In his superb piece on the ‘The Fall of Mexico’, Philip Caputo does an excellent job of demonstrating both the complexity of the situation and the extent to which fear has banished trust, making it increasingly difficult to know the truth, speak the truth, and then to report that truth to others.
He was unable, for example, to determine the exact truth behind competing claims about the army’s motivations – some suspect a slow military coup is taking place, others suggest collusion with drug cartels or a wish to become a cartel themselves. But the absence of truth in one area can lead to truth in another, and what is clear from the accounts compiled by Caputo and human rights groups is that the Mexican military is ruthless, brutal, secretive and completely unaccountable to the people who pay their wages.
He reminds us, too, that it isn’t just the Mexican taxpayer which funds this motley crew; $1.4 billion of American money is funding the militarisation of the war on drugs, and it is going towards an army which has been accused of practicing torture, unlawful detention, enforced disappearance, theft, rape, and murder:
A good example is the case of Javier Rosales, a medical technician who died after he and a friend were captured and tortured by soldiers. Members of his family went to the state justice office and the federal attorney general’s office to file a complaint against the soldiers and demand an investigation. They were turned away because, the officials said, charges of army misconduct fall under military jurisdiction. However, Enrique Torres, a spokesman for the Joint Chihuahuan Operation, told me that the army looks into such allegations only through internal investigations or when formal charges have been filed by state or federal prosecutors. It’s pure catch-22: state or federal authorities will not receive complaints against soldiers, and the army will not investigate unless charges have been filed by state or federal authorities.

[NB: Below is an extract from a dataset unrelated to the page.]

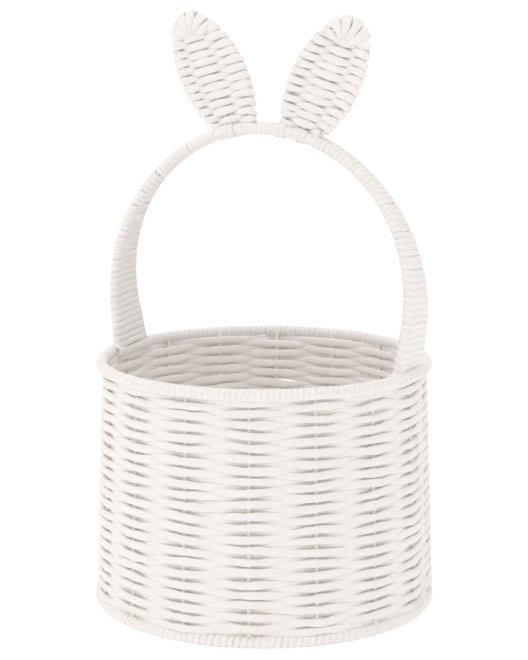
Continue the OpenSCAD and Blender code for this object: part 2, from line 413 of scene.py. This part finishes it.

Nor was Rosales alone; of over 2,000 complaints made about the military’s conduct, there has been not one prosecution. By abdicating responsibility for conducting the war on drugs, the civilian government lost its ability to regulate the way it’s conducted, so the US is basically funding an institution which is a law unto itself.
Of course, Caputo is also right to ask if the army was suddenly so thoroughly reformed that it became the model of an ethical military, could it overcome the drug cartels? Probably not. “The drug gangs”, Caputo writes, “have acquired a “military capacity” that enables them to confront the army on an almost equal footing.” I don’t know the official definition of a civil war, but this has got to come close.
It’s worth noting that Caputo’s piece is one of a flurry of articles on the situation to have emerged in recent months, and I think there are a number of reasons for this. Obviously, the significant increase in death is highly newsworthy, and the country’s proximity to the United States has made it a growing concern for American media outlets. But I also think there’s a growing understanding that Mexico is reaching a sort of endgame in the war on drugs.
Everything the country has tried up until this point has failed: the responsible police and regional state officials have already been either undermined, corrupted or killed, the media is censoring itself for fear of assassination, and the political class has become discredited, distrusted and enfeebled. With this in mind, the only option Mexico had left if it wanted to sustain the war on drugs was to put everything in the hands of the military and cross their fingers.
It may yet be possible that this approach will work, that the drug cartels will lose a degree of their influence over society and that civic institutions can regain some measure of independence from the forces of coercion & corruption.
But if that approach doesn’t work – and it certainly hasn’t worked yet – that will leave the country with only two options: legalise drugs and let these cartels battle it out in the boardroom rather than in bloody street battles, or adopt a posture of denial, swallow another billion in American aid and watch in dismay as the state loses, with each passing year, more and more of its legitimacy.
Whichever path is chosen will really depend on how much more heartbreak and bloodshed the country’s public can stomach to sustain a war without end.